▶ The problem:
Exactly reproduce each entry, leaving out nothing.

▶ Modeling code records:

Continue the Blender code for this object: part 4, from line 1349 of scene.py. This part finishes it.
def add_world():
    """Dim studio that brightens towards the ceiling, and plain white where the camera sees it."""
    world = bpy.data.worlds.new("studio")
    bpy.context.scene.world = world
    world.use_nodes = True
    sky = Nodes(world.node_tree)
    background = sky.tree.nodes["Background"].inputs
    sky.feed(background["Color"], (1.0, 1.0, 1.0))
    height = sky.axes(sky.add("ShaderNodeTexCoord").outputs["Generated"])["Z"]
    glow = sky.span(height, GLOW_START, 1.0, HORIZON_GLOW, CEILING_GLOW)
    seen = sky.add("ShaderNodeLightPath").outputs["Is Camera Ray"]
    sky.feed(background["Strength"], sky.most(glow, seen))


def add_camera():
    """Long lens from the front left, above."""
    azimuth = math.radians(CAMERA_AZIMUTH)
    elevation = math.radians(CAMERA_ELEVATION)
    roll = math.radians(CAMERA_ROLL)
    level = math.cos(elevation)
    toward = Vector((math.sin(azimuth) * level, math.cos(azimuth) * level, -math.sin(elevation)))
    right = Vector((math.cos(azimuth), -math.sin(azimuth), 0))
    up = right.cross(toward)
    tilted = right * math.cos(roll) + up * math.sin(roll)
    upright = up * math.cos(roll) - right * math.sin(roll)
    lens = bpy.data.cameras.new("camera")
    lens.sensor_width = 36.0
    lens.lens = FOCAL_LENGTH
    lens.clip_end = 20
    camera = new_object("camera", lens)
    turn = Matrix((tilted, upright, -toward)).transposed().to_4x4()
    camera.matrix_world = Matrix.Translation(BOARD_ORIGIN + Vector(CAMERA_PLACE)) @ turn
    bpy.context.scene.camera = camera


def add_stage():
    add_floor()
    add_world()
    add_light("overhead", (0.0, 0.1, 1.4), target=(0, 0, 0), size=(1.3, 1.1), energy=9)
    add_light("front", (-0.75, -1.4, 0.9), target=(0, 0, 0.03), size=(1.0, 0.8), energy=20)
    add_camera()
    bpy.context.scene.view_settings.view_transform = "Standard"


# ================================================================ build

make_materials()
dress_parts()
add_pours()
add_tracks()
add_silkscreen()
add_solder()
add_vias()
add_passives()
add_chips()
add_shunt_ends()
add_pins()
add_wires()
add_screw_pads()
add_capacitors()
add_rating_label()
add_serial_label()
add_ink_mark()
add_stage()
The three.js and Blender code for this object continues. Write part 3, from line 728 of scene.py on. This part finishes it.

▶ In response:
Continue the Blender code for this object: part 4, from line 1349 of scene.py. This part finishes it.
def add_world():
    """Dim studio that brightens towards the ceiling, and plain white where the camera sees it."""
    world = bpy.data.worlds.new("studio")
    bpy.context.scene.world = world
    world.use_nodes = True
    sky = Nodes(world.node_tree)
    background = sky.tree.nodes["Background"].inputs
    sky.feed(background["Color"], (1.0, 1.0, 1.0))
    height = sky.axes(sky.add("ShaderNodeTexCoord").outputs["Generated"])["Z"]
    glow = sky.span(height, GLOW_START, 1.0, HORIZON_GLOW, CEILING_GLOW)
    seen = sky.add("ShaderNodeLightPath").outputs["Is Camera Ray"]
    sky.feed(background["Strength"], sky.most(glow, seen))


def add_camera():
    """Long lens from the front left, above."""
    azimuth = math.radians(CAMERA_AZIMUTH)
    elevation = math.radians(CAMERA_ELEVATION)
    roll = math.radians(CAMERA_ROLL)
    level = math.cos(elevation)
    toward = Vector((math.sin(azimuth) * level, math.cos(azimuth) * level, -math.sin(elevation)))
    right = Vector((math.cos(azimuth), -math.sin(azimuth), 0))
    up = right.cross(toward)
    tilted = right * math.cos(roll) + up * math.sin(roll)
    upright = up * math.cos(roll) - right * math.sin(roll)
    lens = bpy.data.cameras.new("camera")
    lens.sensor_width = 36.0
    lens.lens = FOCAL_LENGTH
    lens.clip_end = 20
    camera = new_object("camera", lens)
    turn = Matrix((tilted, upright, -toward)).transposed().to_4x4()
    camera.matrix_world = Matrix.Translation(BOARD_ORIGIN + Vector(CAMERA_PLACE)) @ turn
    bpy.context.scene.camera = camera


def add_stage():
    add_floor()
    add_world()
    add_light("overhead", (0.0, 0.1, 1.4), target=(0, 0, 0), size=(1.3, 1.1), energy=9)
    add_light("front", (-0.75, -1.4, 0.9), target=(0, 0, 0.03), size=(1.0, 0.8), energy=20)
    add_camera()
    bpy.context.scene.view_settings.view_transform = "Standard"


# ================================================================ build

make_materials()
dress_parts()
add_pours()
add_tracks()
add_silkscreen()
add_solder()
add_vias()
add_passives()
add_chips()
add_shunt_ends()
add_pins()
add_wires()
add_screw_pads()
add_capacitors()
add_rating_label()
add_serial_label()
add_ink_mark()
add_stage()
The three.js and Blender code for this object continues. Write part 3, from line 728 of scene.py on. This part finishes it.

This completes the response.